Brewer's comments shed new light on an internal dispute within the Justice Department over the handling of allegations of tax fraud and other wrongdoing at PTL during the reign of its exiled founders, televangelists Jim and Tammy Faye Bakker.

Brewer, confirming comments he made to Charlotte station WSOC-TV, said he called Justice officials in Washington in early May "to let them know of my interest in the PTL investigation." This was two months after the Bakkers had resigned from the $129-million-a-year ministry amid a swirl of allegations.

The prosecutor said he notified Justice that he had been in touch with PTL's new management, headed by the Rev. Jerry Falwell, and that the PTL officials were "practically demanding" an investigation into the Bakkers' use of ministry funds.

Deputy Attorney General Arnold I. Burns summoned Brewer to Washington for a meeting with officials from the Tax Division, Criminal Division and its fraud section. Also attending was Vinton D. Lide, U.S. attorney in Columbia, S.C.

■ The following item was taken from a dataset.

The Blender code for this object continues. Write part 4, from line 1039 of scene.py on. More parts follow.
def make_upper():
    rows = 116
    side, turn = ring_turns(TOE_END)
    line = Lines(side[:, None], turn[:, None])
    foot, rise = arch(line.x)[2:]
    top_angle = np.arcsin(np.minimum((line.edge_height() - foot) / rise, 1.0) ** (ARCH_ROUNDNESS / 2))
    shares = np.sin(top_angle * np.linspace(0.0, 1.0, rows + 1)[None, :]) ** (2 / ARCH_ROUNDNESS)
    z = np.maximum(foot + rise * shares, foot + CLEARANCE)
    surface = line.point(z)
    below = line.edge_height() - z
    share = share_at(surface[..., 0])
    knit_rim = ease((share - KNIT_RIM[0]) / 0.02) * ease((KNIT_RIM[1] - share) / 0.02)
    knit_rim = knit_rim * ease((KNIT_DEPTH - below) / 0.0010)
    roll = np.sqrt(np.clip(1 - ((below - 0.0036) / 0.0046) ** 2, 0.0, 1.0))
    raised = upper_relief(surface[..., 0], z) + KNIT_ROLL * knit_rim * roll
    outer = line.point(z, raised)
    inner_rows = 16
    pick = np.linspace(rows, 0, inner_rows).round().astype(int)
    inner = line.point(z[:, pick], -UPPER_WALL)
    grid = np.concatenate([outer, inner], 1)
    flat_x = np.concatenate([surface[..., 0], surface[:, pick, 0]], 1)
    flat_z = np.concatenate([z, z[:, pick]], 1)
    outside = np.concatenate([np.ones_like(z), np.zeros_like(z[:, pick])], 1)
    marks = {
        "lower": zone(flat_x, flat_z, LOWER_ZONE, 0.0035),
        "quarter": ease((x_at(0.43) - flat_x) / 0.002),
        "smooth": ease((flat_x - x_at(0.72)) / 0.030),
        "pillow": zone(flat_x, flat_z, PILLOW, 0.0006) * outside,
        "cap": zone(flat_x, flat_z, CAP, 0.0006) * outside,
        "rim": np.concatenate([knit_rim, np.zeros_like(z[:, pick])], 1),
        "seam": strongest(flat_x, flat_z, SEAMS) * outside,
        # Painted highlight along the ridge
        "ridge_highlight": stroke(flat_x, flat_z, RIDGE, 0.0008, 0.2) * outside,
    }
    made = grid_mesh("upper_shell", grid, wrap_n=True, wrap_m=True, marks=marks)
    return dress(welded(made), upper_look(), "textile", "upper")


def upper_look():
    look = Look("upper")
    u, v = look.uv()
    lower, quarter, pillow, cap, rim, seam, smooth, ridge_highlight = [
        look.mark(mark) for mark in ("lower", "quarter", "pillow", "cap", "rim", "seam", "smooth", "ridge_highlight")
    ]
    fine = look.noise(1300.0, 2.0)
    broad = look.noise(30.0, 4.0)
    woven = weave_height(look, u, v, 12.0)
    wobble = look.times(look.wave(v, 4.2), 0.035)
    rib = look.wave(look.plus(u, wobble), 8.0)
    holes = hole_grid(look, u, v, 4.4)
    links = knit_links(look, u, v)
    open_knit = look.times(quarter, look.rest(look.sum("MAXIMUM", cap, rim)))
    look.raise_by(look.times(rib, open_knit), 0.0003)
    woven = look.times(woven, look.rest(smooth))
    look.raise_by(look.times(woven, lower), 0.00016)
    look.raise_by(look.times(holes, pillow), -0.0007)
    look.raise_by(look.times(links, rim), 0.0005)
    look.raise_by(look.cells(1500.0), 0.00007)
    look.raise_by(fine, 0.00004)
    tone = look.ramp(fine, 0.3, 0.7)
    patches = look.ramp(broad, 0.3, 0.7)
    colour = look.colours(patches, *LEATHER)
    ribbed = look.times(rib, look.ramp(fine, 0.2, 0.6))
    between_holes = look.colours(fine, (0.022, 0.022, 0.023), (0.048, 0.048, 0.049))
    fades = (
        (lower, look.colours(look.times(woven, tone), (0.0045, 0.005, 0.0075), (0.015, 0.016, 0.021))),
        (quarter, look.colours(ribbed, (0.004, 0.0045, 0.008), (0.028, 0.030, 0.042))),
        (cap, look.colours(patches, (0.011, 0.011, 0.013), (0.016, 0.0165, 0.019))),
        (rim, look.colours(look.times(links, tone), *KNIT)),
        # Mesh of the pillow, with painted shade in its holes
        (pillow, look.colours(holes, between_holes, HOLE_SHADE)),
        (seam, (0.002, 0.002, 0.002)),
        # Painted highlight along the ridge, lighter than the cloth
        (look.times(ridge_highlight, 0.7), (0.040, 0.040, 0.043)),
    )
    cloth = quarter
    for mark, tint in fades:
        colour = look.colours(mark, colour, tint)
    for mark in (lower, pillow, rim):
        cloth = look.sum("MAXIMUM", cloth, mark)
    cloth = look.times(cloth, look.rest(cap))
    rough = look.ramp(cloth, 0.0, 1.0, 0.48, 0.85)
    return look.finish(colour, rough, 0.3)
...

According to Brewer, Lide argued that no criminal probe should begin until a longstanding civil tax audit of PTL was finished, which Brewer said "could have taken months and perhaps years." Lide also expressed concern about the First Amendment rights of ministry leaders and said he "wants to walk on this case very gingerly," according to Brewer. Lide could not be reached yesterday.

The Tax Division supported Lide's view, Brewer said, while fraud section investigators took Brewer's side. "I was pushing for an immediate federal criminal investigation," he said.

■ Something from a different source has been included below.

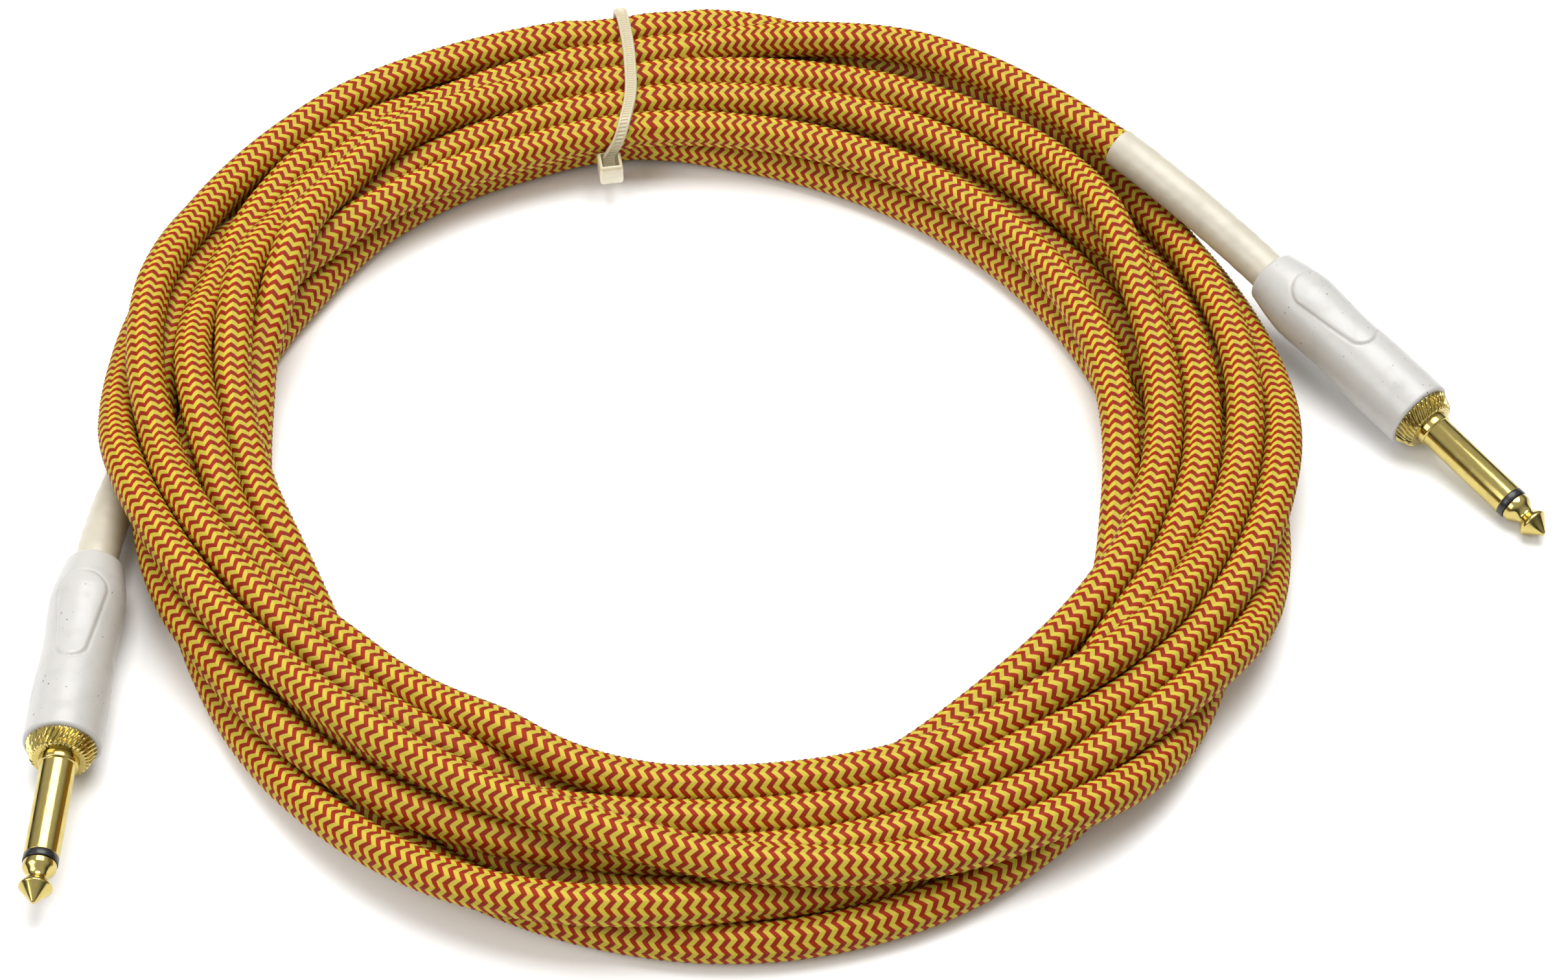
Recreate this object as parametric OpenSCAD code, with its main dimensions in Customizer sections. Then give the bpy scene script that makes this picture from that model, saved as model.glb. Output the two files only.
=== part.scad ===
// Instrument cable with a woven jacket: two moulded 6.35 mm plugs, a tied coil and its two leads.
// Units are millimetres. The coil lies on the plane z = 0.

/* [Cord] */
// Outside diameter of the woven cord
cord_d = 7.5; // [6:0.1:8.5]
// Diameter of the plain inner jacket, where the weave is stripped off
jacket_d = 5.8; // [5:0.1:5.9]
// Diameter of the insulated centre conductor
core_d = 2.4; // [1.6:0.1:2.6]
// Diameter of the twisted shield wires at the clamp
shield_d = 1.2; // [0.8:0.1:1.4]

/* [Coil] */
// Radius of the middle of the coil
coil_r = 99; // [75:1:125]
// Width of the coil's bundle of turns
coil_w = 38; // [30:1:46]
// Height of the coil's bundle of turns
coil_h = 15; // [12:0.5:18]

/* [Cable tie] */
// Width of the tie's strap
strap_w = 2.5; // [1.8:0.1:4.8]
// Thickness of the tie's strap
strap_t = 1.1; // [0.8:0.1:1.4]
// Width of the tie's head
tie_head_w = 4.9; // [4:0.1:7]
// Height of the tie's head
tie_head_h = 4.6; // [3.5:0.1:6]
// How far the tie's head stands off the bundle
tie_head_t = 4.2; // [3:0.1:6]

/* [Plug contacts] */
// Diameter of the plug's sleeve contact
sleeve_d = 6.35; // [5.2:0.05:7.7]
// Length of the plain sleeve contact, from the neck to the insulating ring
sleeve_l = 19.8; // [16:0.1:24]
// Diameter of the turned neck behind the sleeve
neck_d = 7.2; // [6.8:0.1:7.8]
// Length of the turned neck
neck_l = 1.5; // [1:0.1:2.5]
// Length of the black ring between sleeve and tip
ring_l = 1.35; // [1:0.05:2]
// Diameter of the tip contact at its widest
tip_d = 6; // [5.4:0.1:6.2]
// Diameter of the tip contact at its groove
groove_d = 3.7; // [3.4:0.1:4.4]
// Length of the tip contact
tip_l = 8.35; // [7:0.05:10]
// Diameter of the rod that holds the tip
rod_d = 2.2; // [1.6:0.1:2.4]

/* [Knurled collar] */
// Diameter of the collar's front face
collar_front_d = 9.6; // [8.4:0.1:10.4]
// Diameter of the collar where it meets the handle
collar_d = 12.2; // [11.4:0.1:12.6]
// Length of the collar that shows
collar_l = 3.2; // [2.4:0.1:4]
// Length of the collar inside the handle
collar_tail_l = 4; // [3:0.1:6]
// Number of ribs round the collar
rib_count = 36; // [24:1:48]

/* [Handle] */
// Length of the moulded handle
handle_l = 42.4; // [36:0.1:51]
// Diameter of the handle at the cable end
handle_rear_d = 10.8; // [10.4:0.1:12]
// Diameter of the handle's belly
handle_belly_d = 14.1; // [13.4:0.1:15]
// Diameter of the handle's waist
handle_waist_d = 13.4; // [13:0.1:14]
// Diameter of the handle at the collar
handle_front_d = 14.2; // [13.6:0.1:15]
// Length of the thumb pad
pad_l = 20; // [14:0.5:24]
// Width of the thumb pad at its round end
pad_w = 8.4; // [6:0.1:9]
// How far the thumb pad stands proud
pad_t = 0.3; // [0.2:0.05:0.5]

/* [Heat shrink] */
// Wall of the heat-shrink sleeve
shrink_t = 0.2; // [0.1:0.05:0.5]

/* [Hidden] */
$fn = 48;

cream = [0.90, 0.87, 0.78];
white_plastic = [0.90, 0.90, 0.88];
gold = [0.83, 0.69, 0.30];
black_plastic = [0.08, 0.08, 0.08];
weave = [0.80, 0.55, 0.18];
mould_white = [0.93, 0.93, 0.88];
tie_nylon = [0.86, 0.82, 0.68];
copper = [0.80, 0.45, 0.25];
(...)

Weeks later, after Associate Attorney General Stephen S. Trott had chaired another meeting in Washington, Trott ordered the Tax Division to head up the PTL probe, with help from Lide's office in South Carolina. Brewer said Trott told him that his Asheville, N.C., office "was to have no investigation at all."

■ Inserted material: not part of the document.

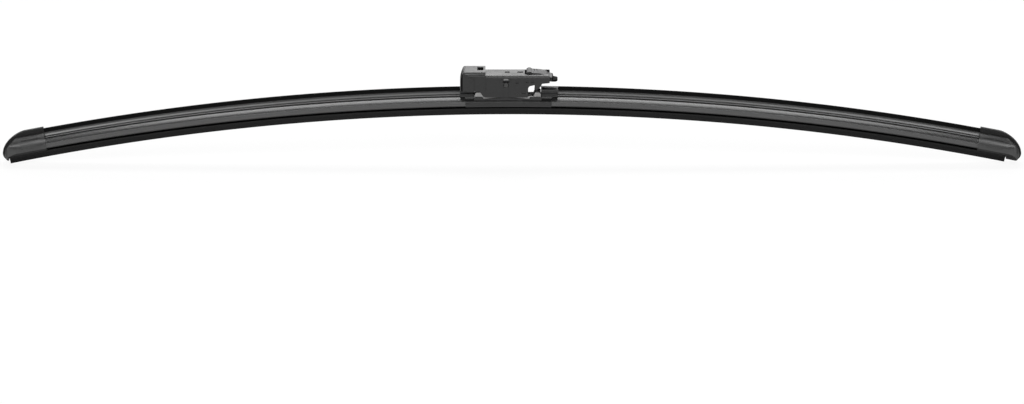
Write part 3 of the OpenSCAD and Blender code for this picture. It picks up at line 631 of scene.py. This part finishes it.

Some federal officials criticized this decision because most of the PTL's fund raising was based in Charlotte, which would give Brewer jurisdiction over any mail or wire fraud offenses. The Asheville office is also much bigger than Lide's office in Columbia.

After the criticism, Brewer said, Trott reconsidered and included the North Carolina office in the probe in a secondary role. But he said Trott began to mention that Brewer would not be around much longer in any event.

Soon afterward, Brewer said, he was told that Meese was declaring his job a "technical vacancy," although he had already served more than 18 months beyond his term, which expired in late 1985. It is not unusual for federal prosecutors to remain in their posts after their appointments have lapsed, and Brewer said he was repeatedly told by Justice "that I would remain until a successor was confirmed."

"I've never heard the phrase 'technical vacancy,' " he said.

Another factor in his early ouster, Brewer said, may have been his warning to Trott in late May that "the PTL investigation should not be discussed with the attorney general" because of "a potential ethical conflict."

Brewer said the FBI told him it was looking into reports that PTL had donated significant sums to a New York church that had also received contributions from Wedtech. He said he relayed this information to Trott because of Meese's widely publicized ties to Wedtech.

The Bronx storefront church of the Rev. Aimee Cortese got a $50,000 gift from the ministry in 1985, according to PTL officials. Cortese, a former PTL board member, is the sister of U.S. Rep. Robert Garcia (D-N.Y.), who is under investigation in the Wedtech probe.

In 1984, Cortese helped persuade former church secretary Jessica Hahn to sign a sworn "confession" denying she ever had sex with Jim Bakker, according to a 1985 transcribed interview with Hahn by her adviser, Paul Roper. In late May, the FBI was asked to check whether some Wedtech payments to Cortese may have been funneled to Hahn, but no evidence was found to link the two scandals, law enforcement sources said.

Brewer said he did not think his ouster had damaged the PTL probe, but said the subject was sensitive at Justice because "the fundamentalist Christian movement is an important Republican presidential constituency."

Brewer, an active Republican, was a county attorney and practicing lawyer in North Carolina before Helms recommended him to be U.S. attorney in 1981. He said his successor, Ashcraft, had spent less than a year in private practice before joining Helms' Senate staff.